After the big volcano eruption in '63, all of the rice production was lost. Balinese rice is full of gluten and sticky and takes 6 months to ripe. At that moment the government has imported quickly a different type of rice grown elsewhere in Indonesia which holds lesss gluten and needs 3 months to ripen. In the mean time Bali no longer needs to import anything anymore and this "government rice" is still the main type grown and sold everywhere. Balinese rice still used for special dishes and ceremonies is a lot more expensive than the government rice.
Friday, June 26, 2009
In the Belgian tradition the bride sleeps at her parent's house (quite obvious in the past when the couple wasn't usually living together yet before the wedding, but less and less obvious in the current society and therefore a bit of a disappearing tradition in its strict sense). and the groom and his parents and siblings in the "suite" arrive at her house to pick her up. Since my parents live 100 km from the wedding locations that wasn't quite so practical to do. But since Jan's foreign colleagues were already arriving the day before the wedding and were staying in the hotel next to the wedding venue, Jan had booked a room there. On Friday we all went out for dinner and drinks with my Canadian host parents who had arrived and his collleagues and then he left me home alone with one of my best friends.
After a night without much sleep our alarm went off quite early to get us going for make-up and hairdresser appointments. If I had stress it were mainly worries that I'd be too tired to keep going all day and to enjoy it all conciously. But I was told that brides are never tired or cold or ... and that would turn out to be the truth.
After dropping some stuff off at the church, we were ready to get dressed.

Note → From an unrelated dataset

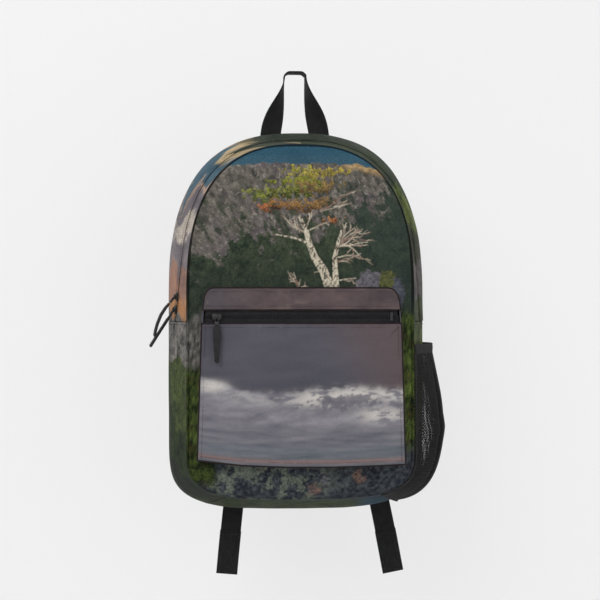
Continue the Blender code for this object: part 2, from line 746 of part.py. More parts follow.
def bottle_point(share, depth, lift=0.0):
    """The net's inner face at a share of its height and of the gusset's depth, standing out from the gusset."""
    q = BOTTLE_LOW_Q + (BOTTLE_HIGH_Q - BOTTLE_LOW_Q) * share
    y = RIM_EDGE + GAP + (BACK_EDGE - RIM_EDGE - 2 * GAP) * depth
    low, high = outline(q - 0.01, inset_at(y)), outline(q + 0.01, inset_at(y))
    normal = Vector((high[1] - low[1], 0.0, low[0] - high[0])).normalized()
    belly = math.sin(math.pi * share ** 0.72) * BOTTLE_BULGE
    mouth = BOTTLE_MOUTH * max(0.0, share - 0.55) / 0.45
    out = (belly + mouth) * math.sin(math.pi * depth) ** 0.55 if 0.0 < depth < 1.0 else 0.0
    return gusset(q, y) + normal * (BOTTLE_CLEARANCE + out + lift)


def bottle_pocket():
    columns, rows = 10, 12
    sections = []
    for i in range(rows + 1):
        share = 1.0 - i / rows
        sections.append([bottle_point(share, j / columns, MESH) for j in range(columns + 1)])
    loft("bottle_pocket_net", sections, "net", MESH)
    points = [bottle_point(1.0, j / columns, MESH / 2) for j in range(columns + 1)]
    for point in points:
        point.z = BOTTLE_TOP + GAP + BAND_HEIGHT / 2
    ribbon("bottle_pocket_band", points, (0, 0, 1), BAND_HEIGHT, 0.0018, "webbing")


# ---------------------------------------------------------------- carry handle and shoulder straps
def carry_handle():
    """A loop of webbing: flat against the rear seam at its roots, and a quarter turn later flat at its crown."""
    inset = inset_at(HANDLE_Y)
    seam_drop = (1.0 - ((HANDLE_BASE_HALF - WEBBING / 2) / (BAG_HALF_WIDTH - inset)) ** ARCH_POWER)
    root = ARCH_START + (BAG_HEIGHT - inset - ARCH_START) * seam_drop ** (1.0 / ARCH_POWER) + HANDLE_GAP
    crown = HANG_HEIGHT + WEBBING_THICKNESS / 2
    climb = 12
    points, across = [], []
    for i in range(climb + 1):
        share = i / climb
        ease = share * share * (3 - 2 * share)
        x = HANDLE_BASE_HALF + (HANDLE_SHOULDER_HALF - HANDLE_BASE_HALF) * ease
        angle = ease * math.pi / 2
        points.append((-x, HANDLE_Y, root + (crown - HANDLE_SHOULDER_DROP - root) * share))
        across.append((-math.cos(angle), -math.sin(angle), 0))
    points += [(-HANDLE_CROWN_HALF - 0.002, HANDLE_Y, crown - 0.0008), (-HANDLE_CROWN_HALF, HANDLE_Y, crown)]
    across += [(0, -1, 0)] * 2
    points += [(-x, y, z) for x, y, z in reversed(points)]
    across += [(-x, y, z) for x, y, z in reversed(across)]
    ribbon("carry_handle", points, across, WEBBING, WEBBING_THICKNESS, "webbing")


STRAP_LAYOUT = {
    # side: x at the top, x of the buckle, x of the tail's end
    "left": (-0.046, -0.064, -0.083),
    "right": (0.046, 0.089, 0.125),
}
STRAP_Y = BACK_Y + PIPING_RADIUS + ANCHOR + 2 * GAP


def strap_x(word, z):
    """The middle of a shoulder strap at a height: out over the shoulder blade, then in to its buckle."""
    top, lock, _ = STRAP_LAYOUT[word]
    share = min(1.0, (STRAP_TOP - z) / (STRAP_TOP - LOCK_Z))
    bow = math.copysign(STRAP_BOW, top) * math.sin(math.pi * share) ** 2
    return top + (lock - top) * share * share * (3 - 2 * share) + bow


FACING_Y = STRAP_Y + STRAP_PAD + GAP + WEBBING_THICKNESS / 2
FACING_TOP = STRAP_TOP - 0.004
FACING_END = LOCK_Z + LOCK_HEIGHT / 2 + 3 * GAP
WING_Y = BACK_Y + PIPING_RADIUS + GAP + ANCHOR / 2
WING_CORNER = (0.110, 0.042)  # where the lower webbing is sewn to its wing: x and z


def shoulder_pad(word):
    rows = 14
    sections = []
    for i in range(rows + 1):
        share = i / rows
        z = STRAP_TOP + (STRAP_END - STRAP_TOP) * share
        half = (STRAP_WIDTH_TOP + (STRAP_WIDTH_END - STRAP_WIDTH_TOP) * share) / 2
        if i == rows:
            half *= 0.72
        x = strap_x(word, z)
        sections.append([Vector((x + half * (1 - j), STRAP_Y + STRAP_PAD, z)) for j in range(3)])
    loft(f"shoulder_pad_{word}", sections, "padding", STRAP_PAD)


def lower_webbing(word, side):
    """From the wing at the bag's lower corner up to the buckle's underside."""
    sewn_y = WING_Y + ANCHOR / 2 + GAP + WEBBING_THICKNESS / 2
    lock_y = FACING_Y - LOCK_THICKNESS / 2 - GAP - WEBBING_THICKNESS / 2
    start = Vector((side * WING_CORNER[0], 0, WING_CORNER[1]))
    end = Vector((strap_x(word, LOCK_Z), 0, LOCK_Z - 0.004))
    points = []
    for share in (0.0, 0.18, 0.36, 0.54, 0.70, 0.84, 1.0):
        rise = min(1.0, max(0.0, (share - 0.18) / 0.66))
        point = start.lerp(end, share)
        point.y = sewn_y + (lock_y - sewn_y) * rise * rise * (3 - 2 * rise)
        points.append(point)
    run = (end - start).normalized()
    ribbon(
        f"lower_webbing_{word}", points, (run.z, 0.0, -run.x), WEBBING, WEBBING_THICKNESS, "webbing"
    )


def corner_wing(word, side):
    """The sewn tab that anchors the lower webbing in the side seam."""
    x, z = WING_CORNER
    corners = [(side * (x - 0.016), z - 0.016), (side * (x + 0.014), z - 0.006),
               (side * (x + 0.014), z + 0.022), (side * (x - 0.012), z + 0.012)]
    wing = prism(f"corner_wing_{word}", [corners], ANCHOR, "padding")
    wing.rotation_euler = (math.pi / 2, 0, 0)
    wing.location = (0, WING_Y, 0)


def webbing_tail(word):
    """The loose end of the lower webbing: it leaves the buckle's rear and hangs to a folded, sewn end."""
    top = Vector((strap_x(word, LOCK_Z), FACING_Y + LOCK_THICKNESS / 2 + GAP + WEBBING_THICKNESS / 2,
                  LOCK_Z - LOCK_HEIGHT / 2 + LOCK_BAR))
    end = Vector((STRAP_LAYOUT[word][2], top.y, -TAIL_DROP))
    hem = TAIL_HEM / (end - top).length
    shares = (0.0, 0.25, 0.5, 0.996 - hem, 1.0 - hem, 1.0)
    thickness = [WEBBING_THICKNESS * layers for layers in (1, 1, 1, 1, 2, 2)]
    ribbon(
        f"webbing_tail_{word}", [top.lerp(end, share) for share in shares], (1, 0, 0), WEBBING,
        thickness, "webbing",
    )


def shoulder_strap(word):
    side = -1 if word == "left" else 1
    shoulder_pad(word)
    stops = [FACING_TOP + (FACING_END - FACING_TOP) * i / 14 for i in range(15)]
    points = [(strap_x(word, z), FACING_Y, z) for z in stops]
    ribbon(f"strap_facing_{word}", points, (1, 0, 0), WEBBING, WEBBING_THICKNESS, "webbing")
    lock = ladder_lock(f"ladder_lock_{word}")
    lock.rotation_euler = (math.pi / 2, 0, 0)
    lock.location = (strap_x(word, LOCK_Z), FACING_Y, LOCK_Z)
    lower_webbing(word, side)
    corner_wing(word, side)
    webbing_tail(word)


def ladder_lock(name):
    """The strap adjuster: a frame with three bars and two slots."""
    w, h, bar = LOCK_WIDTH / 2, LOCK_HEIGHT / 2, LOCK_BAR
    side = (LOCK_WIDTH - WEBBING - 0.002) / 2
    inner = w - side
    frame = [(-w, -h), (w, -h), (w, h), (-w, h)]
    upper = [(-inner, bar * 0.5), (-inner, h - bar), (inner, h - bar), (inner, bar * 0.5)]
    lower = [(-inner, -h + bar), (-inner, -bar * 0.5), (inner, -bar * 0.5), (inner, -h + bar)]
    return prism(name, [frame, upper, lower], LOCK_THICKNESS, "buckle")


def strap_anchor():
    """The patch that the shoulder straps and the rear seam share."""
    half = [(0.082, BAG_HEIGHT - 0.058), (0.076, BAG_HEIGHT - 0.038), (0.052, BAG_HEIGHT - 0.022),
            (0.0, BAG_HEIGHT - 0.018)]
    corners = half + [(-x, z) for x, z in half[-2::-1]]
    patch = prism("strap_anchor_patch", [corners], ANCHOR, "webbing")
    patch.rotation_euler = (math.pi / 2, 0, 0)
    patch.location = (0, WING_Y, 0)


front_panels()
gusset_panels()
zip_tapes()
pipings()
back_and_inside()
main_sliders()
front_pocket()
bottle_pocket()
carry_handle()
for strap in STRAP_LAYOUT:
    shoulder_strap(strap)
strap_anchor()
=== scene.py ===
# %% [markdown]
# A printed day pack, hung up by its carry handle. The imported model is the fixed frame: every piece
# below is made in its space, and most ride on one of its bodies. The box is kept.

# %% Load the frame
import math

import bmesh
import bpy
import numpy as np
from mathutils import Matrix, Vector


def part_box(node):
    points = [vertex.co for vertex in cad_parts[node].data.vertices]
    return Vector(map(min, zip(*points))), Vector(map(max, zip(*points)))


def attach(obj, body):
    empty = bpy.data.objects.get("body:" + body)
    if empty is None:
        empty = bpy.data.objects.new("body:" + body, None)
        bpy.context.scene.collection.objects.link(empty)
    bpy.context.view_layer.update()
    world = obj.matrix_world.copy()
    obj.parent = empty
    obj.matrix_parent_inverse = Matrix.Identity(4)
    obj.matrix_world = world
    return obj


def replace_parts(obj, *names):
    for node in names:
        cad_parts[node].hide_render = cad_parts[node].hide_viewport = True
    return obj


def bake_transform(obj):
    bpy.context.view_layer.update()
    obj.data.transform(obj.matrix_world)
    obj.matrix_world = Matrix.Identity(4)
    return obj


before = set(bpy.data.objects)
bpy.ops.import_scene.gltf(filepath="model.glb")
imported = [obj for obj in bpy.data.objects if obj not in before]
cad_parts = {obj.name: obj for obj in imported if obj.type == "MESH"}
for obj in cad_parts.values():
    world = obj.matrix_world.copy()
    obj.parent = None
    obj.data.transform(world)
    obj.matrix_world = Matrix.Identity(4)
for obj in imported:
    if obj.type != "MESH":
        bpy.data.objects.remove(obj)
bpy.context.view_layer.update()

# %% [markdown]
# The pack hangs on a pale wall, a little turned. A long lens far away keeps its proportions. The wall
# is a plane that takes the shadow; seen from its back it lets the camera through, so the pack's rear
# can be looked at. A floor a good way below closes the room.

# %% Camera, wall, floor and lamps
scene = bpy.context.scene
scene.view_settings.view_transform = "Standard"
LENS = 85.0
VIEW_DISTANCE = 1.70
VIEW_TURN = math.radians(-4.0)
VIEW_TARGET = Vector((0.0037, -0.040, -0.278))
camera_data = bpy.data.cameras.new("view")
camera_data.lens = LENS
camera = bpy.data.objects.new("view", camera_data)
scene.collection.objects.link(camera)
camera.location = VIEW_TARGET + VIEW_DISTANCE * Vector((math.sin(VIEW_TURN), -math.cos(VIEW_TURN), 0))
camera.rotation_euler = (math.pi / 2, 0, VIEW_TURN)
scene.camera = camera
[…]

Yeaaaaay exciting!
And then we had to wait until Jan would arrive, until my friend had spotted the taxi in front of the door and yelled "He's there!". When the doorbell rang, my hands were trembling slightly.
And after Jan , the rest of our family arrived and we took the time to have a toast and some relaxed socialising before we'd all be absorbed in the ceremonies and conversations with all the wedding guests.